== Direction ==
Write the material out again exactly as it stands.

== Data provided ==
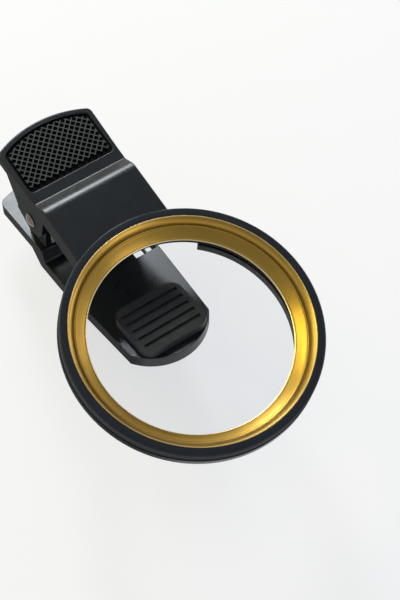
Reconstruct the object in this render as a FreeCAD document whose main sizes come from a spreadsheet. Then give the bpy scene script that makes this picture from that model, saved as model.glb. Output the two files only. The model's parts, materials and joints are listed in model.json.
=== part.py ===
import FreeCAD, Part
import math
import os
import Sketcher
from FreeCAD import Placement, Rotation, Vector

# A clip-on polarizing filter. The ring's axis is Z, the clip runs along X, and the
# origin lies on that axis in the plane of the rubber seat. Lengths are millimetres.

os.makedirs("parts", exist_ok=True)
doc = FreeCAD.newDocument("clip_on_filter")

# Driving sizes: radii grow outwards from the glass, heights run down from the bezel,
# and the clip is laid out from its pin.
DRIVING = {
    # glass and the ring that keeps it
    "glass_radius": 24.9,
    "glass_thickness": 1.5,
    "glass_clearance": 0.1,
    "keeper_width": 0.65,
    "keeper_height": 0.75,
    "keeper_notch": 1.6,
    # gold ring
    "gold_lip_overlap": 1.3,        # lip over the glass's edge
    "gold_lip": 0.25,               # its thickness
    "gold_band_width": 2.7,         # lower curved band, outwards from the lip
    "gold_step": 0.25,              # flat between the two bands
    "gold_step_rise": 0.1,
    "gold_upper_curve": 2.8,        # section radius of the upper band
    "gold_edge": 0.15,
    "gold_skirt_wall": 1.2,
    "gold_shoulder": 1.05,
    "gold_flange": 0.85,
    "gold_flange_depth": 1.1,
    "gold_step_depth": 2.1,
    "gold_bore_depth": 3.9,
    "gold_shoulder_depth": 4.4,
    "gold_skirt_overlap": 0.05,     # how far the skirt passes the ring that keeps the glass
    # turning bezel
    "bezel_top": 11.0,              # top face above the rubber seat
    "bezel_face_depth": 1.5,
    "bezel_overhang": 0.1,
    "bezel_chamfer": 0.3,
    "bezel_skirt_wall": 0.75,
    "bezel_skirt_depth": 4.7,
    "curve_clearance": 0.05,
    # fixed filter frame, and the wire that lets the front turn
    "turning_clearance": 0.15,
    "frame_wall": 0.85,
    "frame_flange_width": 0.9,
    "frame_flange_height": 1.5,
    "frame_thread_length": 1.7,
    "wire_width": 0.4,
    "wire_height": 0.5,
    "wire_depth": 3.6,
    "wire_gap_angle": 12.0,
    "groove_depth": 0.3,
    "groove_height": 0.7,
    # clip ring, moulded with the upper lever
    "thread_clearance": 0.1,
    "holder_wall": 1.0,
    "holder_floor": 0.75,
    "holder_bevel": 0.8,
    "holder_gap": 0.3,              # between its lip and the turning gold skirt
    # seat below the clip ring
    "seat_step": 1.0,
    "seat_wall": 1.7,
    "seat_half_angle": 140.0,
    "rubber_floor": 1.0,
    "rubber_wall": 0.5,
    "rubber_height": 2.2,
    # pin and its place
    "pin_distance": 46.3,
    "pin_height": -1.8,
    "pin_radius": 1.4,
    "pin_head_radius": 1.75,
    "pin_head_height": 1.0,
    "pin_head_rim": 0.2,
    "pin_end_gap": 0.05,
    "cap_wall": 0.6,
    "cap_height": 0.7,
    "bore_clearance": 0.08,
    # upper lever
    "lever_half_width": 12.6,
    "lever_tail_flare": 0.25,
    "lever_tail": 18.0,             # from the pin to the end of the tail
    "lever_tail_rise": 3.1,         # how far the end's arc stands out
    "lever_tail_fillet": 1.6,
    "lever_wall": 1.5,
    "lever_skin": 2.0,
    "plate_rise": 1.05,             # plate above the seat of the filter's flange
    "ramp_drop": 2.3,
    "ramp_run": 3.1,
    "ramp_foot": 0.8,               # foot of the ramp in front of the pin
    "ramp_top_round": 3.8,
    "ramp_foot_round": 0.6,
    "lever_flange_height": 5.2,
    "grip_thickness": 2.9,
    "lever_edge_round": 0.4,
    "ear_radius": 4.5,
    "ear_rear_foot": 10.9,
    "ear_stop": 5.6,
    "ear_stop_top": 1.1,
    "ear_stop_bottom": 2.4,
    # mesh grip
    "recess_front": 2.35,            # behind the pin
    "recess_side_rim": 1.0,
    "recess_rear_rim": 1.25,
    "recess_depth": 1.0,
    "recess_corner": 1.3,
    "recess_bevel": 0.2,
    "mesh_fit": 0.1,
    "mesh_pitch": 1.235,
    "mesh_ridge": 0.27,
    "mesh_height": 0.65,
    "mesh_border": 0.6,             # from the recess's wall to the net
    "mesh_front_border": 1.1,
    # spring
    "spring_wire_radius": 0.55,
    "spring_clearance": 0.45,
    "spring_turns": 3.0,
    "spring_pitch": 1.5,
    "spring_leg": 9.5,
    # lower lever, as it lies before it is tilted about the pin
    "rest_tilt": 15.0,              # its angle to the upper lever with the jaws closed
    "ear_clearance": 0.3,
    "lower_ear_wall": 1.5,
    "lower_ear_radius": 3.9,
    "lower_ear_rear": 5.1,
    "lower_ear_front": 2.4,
    "lower_ear_foot": 2.4,
    "tail_drop": 8.8,               # tail's face below the pin
    "jaw_drop": 3.7,                # jaw's face below the tail's
    "crank_ahead": 2.9,             # crank's upper edge in front of the pin
    "crank_run": 1.3,
    "crank_round": 1.0,
    "crank_root": 1.7,              # underside bends down this far behind the pin
    "crank_root_run": 3.5,
    "lower_thickness": 3.2,
    "lower_tail": 18.3,
    "lower_tail_rise": 2.4,
    "lower_tail_fillet": 2.2,
    "waist_run": 16.4,              # full width up to this far in front of the pin
    "jaw_half_width": 11.2,
    "jaw_end": 2.0,
    "jaw_tip_rise": 6.0,
    "window_ahead": 13.3,           # windows' rear edge in front of the pin
    "window_length": 2.3,
    "window_inner": 6.1,
    "window_width": 2.7,
    "window_bar": 0.5,
    "lower_skin": 1.1,              # plate left above the recesses
    "lower_rim": 1.3,
    # lower jaw pad
    "jaw_pad_length": 14.8,
    "jaw_pad_set_back": 2.2,
    "jaw_pad_side": 2.2,
    "jaw_pad_height": 2.2,
    "jaw_pad_corner": 3.0,
    "jaw_pad_rib_pitch": 2.4,
    "jaw_pad_rib": 0.9,
    "jaw_pad_rib_depth": 0.6,
    "jaw_pad_border": 1.2,
}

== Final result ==
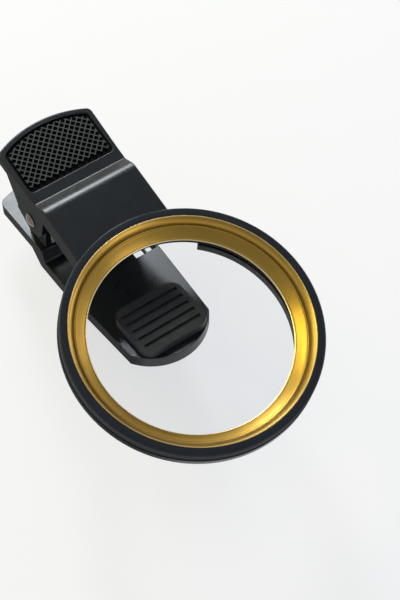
Reconstruct the object in this render as a FreeCAD document whose main sizes come from a spreadsheet. Then give the bpy scene script that makes this picture from that model, saved as model.glb. Output the two files only. The model's parts, materials and joints are listed in model.json.
=== part.py ===
import FreeCAD, Part
import math
import os
import Sketcher
from FreeCAD import Placement, Rotation, Vector

# A clip-on polarizing filter. The ring's axis is Z, the clip runs along X, and the
# origin lies on that axis in the plane of the rubber seat. Lengths are millimetres.

os.makedirs("parts", exist_ok=True)
doc = FreeCAD.newDocument("clip_on_filter")

# Driving sizes: radii grow outwards from the glass, heights run down from the bezel,
# and the clip is laid out from its pin.
DRIVING = {
    # glass and the ring that keeps it
    "glass_radius": 24.9,
    "glass_thickness": 1.5,
    "glass_clearance": 0.1,
    "keeper_width": 0.65,
    "keeper_height": 0.75,
    "keeper_notch": 1.6,
    # gold ring
    "gold_lip_overlap": 1.3,        # lip over the glass's edge
    "gold_lip": 0.25,               # its thickness
    "gold_band_width": 2.7,         # lower curved band, outwards from the lip
    "gold_step": 0.25,              # flat between the two bands
    "gold_step_rise": 0.1,
    "gold_upper_curve": 2.8,        # section radius of the upper band
    "gold_edge": 0.15,
    "gold_skirt_wall": 1.2,
    "gold_shoulder": 1.05,
    "gold_flange": 0.85,
    "gold_flange_depth": 1.1,
    "gold_step_depth": 2.1,
    "gold_bore_depth": 3.9,
    "gold_shoulder_depth": 4.4,
    "gold_skirt_overlap": 0.05,     # how far the skirt passes the ring that keeps the glass
    # turning bezel
    "bezel_top": 11.0,              # top face above the rubber seat
    "bezel_face_depth": 1.5,
    "bezel_overhang": 0.1,
    "bezel_chamfer": 0.3,
    "bezel_skirt_wall": 0.75,
    "bezel_skirt_depth": 4.7,
    "curve_clearance": 0.05,
    # fixed filter frame, and the wire that lets the front turn
    "turning_clearance": 0.15,
    "frame_wall": 0.85,
    "frame_flange_width": 0.9,
    "frame_flange_height": 1.5,
    "frame_thread_length": 1.7,
    "wire_width": 0.4,
    "wire_height": 0.5,
    "wire_depth": 3.6,
    "wire_gap_angle": 12.0,
    "groove_depth": 0.3,
    "groove_height": 0.7,
    # clip ring, moulded with the upper lever
    "thread_clearance": 0.1,
    "holder_wall": 1.0,
    "holder_floor": 0.75,
    "holder_bevel": 0.8,
    "holder_gap": 0.3,              # between its lip and the turning gold skirt
    # seat below the clip ring
    "seat_step": 1.0,
    "seat_wall": 1.7,
    "seat_half_angle": 140.0,
    "rubber_floor": 1.0,
    "rubber_wall": 0.5,
    "rubber_height": 2.2,
    # pin and its place
    "pin_distance": 46.3,
    "pin_height": -1.8,
    "pin_radius": 1.4,
    "pin_head_radius": 1.75,
    "pin_head_height": 1.0,
    "pin_head_rim": 0.2,
    "pin_end_gap": 0.05,
    "cap_wall": 0.6,
    "cap_height": 0.7,
    "bore_clearance": 0.08,
    # upper lever
    "lever_half_width": 12.6,
    "lever_tail_flare": 0.25,
    "lever_tail": 18.0,             # from the pin to the end of the tail
    "lever_tail_rise": 3.1,         # how far the end's arc stands out
    "lever_tail_fillet": 1.6,
    "lever_wall": 1.5,
    "lever_skin": 2.0,
    "plate_rise": 1.05,             # plate above the seat of the filter's flange
    "ramp_drop": 2.3,
    "ramp_run": 3.1,
    "ramp_foot": 0.8,               # foot of the ramp in front of the pin
    "ramp_top_round": 3.8,
    "ramp_foot_round": 0.6,
    "lever_flange_height": 5.2,
    "grip_thickness": 2.9,
    "lever_edge_round": 0.4,
    "ear_radius": 4.5,
    "ear_rear_foot": 10.9,
    "ear_stop": 5.6,
    "ear_stop_top": 1.1,
    "ear_stop_bottom": 2.4,
    # mesh grip
    "recess_front": 2.35,            # behind the pin
    "recess_side_rim": 1.0,
    "recess_rear_rim": 1.25,
    "recess_depth": 1.0,
    "recess_corner": 1.3,
    "recess_bevel": 0.2,
    "mesh_fit": 0.1,
    "mesh_pitch": 1.235,
    "mesh_ridge": 0.27,
    "mesh_height": 0.65,
    "mesh_border": 0.6,             # from the recess's wall to the net
    "mesh_front_border": 1.1,
    # spring
    "spring_wire_radius": 0.55,
    "spring_clearance": 0.45,
    "spring_turns": 3.0,
    "spring_pitch": 1.5,
    "spring_leg": 9.5,
    # lower lever, as it lies before it is tilted about the pin
    "rest_tilt": 15.0,              # its angle to the upper lever with the jaws closed
    "ear_clearance": 0.3,
    "lower_ear_wall": 1.5,
    "lower_ear_radius": 3.9,
    "lower_ear_rear": 5.1,
    "lower_ear_front": 2.4,
    "lower_ear_foot": 2.4,
    "tail_drop": 8.8,               # tail's face below the pin
    "jaw_drop": 3.7,                # jaw's face below the tail's
    "crank_ahead": 2.9,             # crank's upper edge in front of the pin
    "crank_run": 1.3,
    "crank_round": 1.0,
    "crank_root": 1.7,              # underside bends down this far behind the pin
    "crank_root_run": 3.5,
    "lower_thickness": 3.2,
    "lower_tail": 18.3,
    "lower_tail_rise": 2.4,
    "lower_tail_fillet": 2.2,
    "waist_run": 16.4,              # full width up to this far in front of the pin
    "jaw_half_width": 11.2,
    "jaw_end": 2.0,
    "jaw_tip_rise": 6.0,
    "window_ahead": 13.3,           # windows' rear edge in front of the pin
    "window_length": 2.3,
    "window_inner": 6.1,
    "window_width": 2.7,
    "window_bar": 0.5,
    "lower_skin": 1.1,              # plate left above the recesses
    "lower_rim": 1.3,
    # lower jaw pad
    "jaw_pad_length": 14.8,
    "jaw_pad_set_back": 2.2,
    "jaw_pad_side": 2.2,
    "jaw_pad_height": 2.2,
    "jaw_pad_corner": 3.0,
    "jaw_pad_rib_pitch": 2.4,
    "jaw_pad_rib": 0.9,
    "jaw_pad_rib_depth": 0.6,
    "jaw_pad_border": 1.2,
}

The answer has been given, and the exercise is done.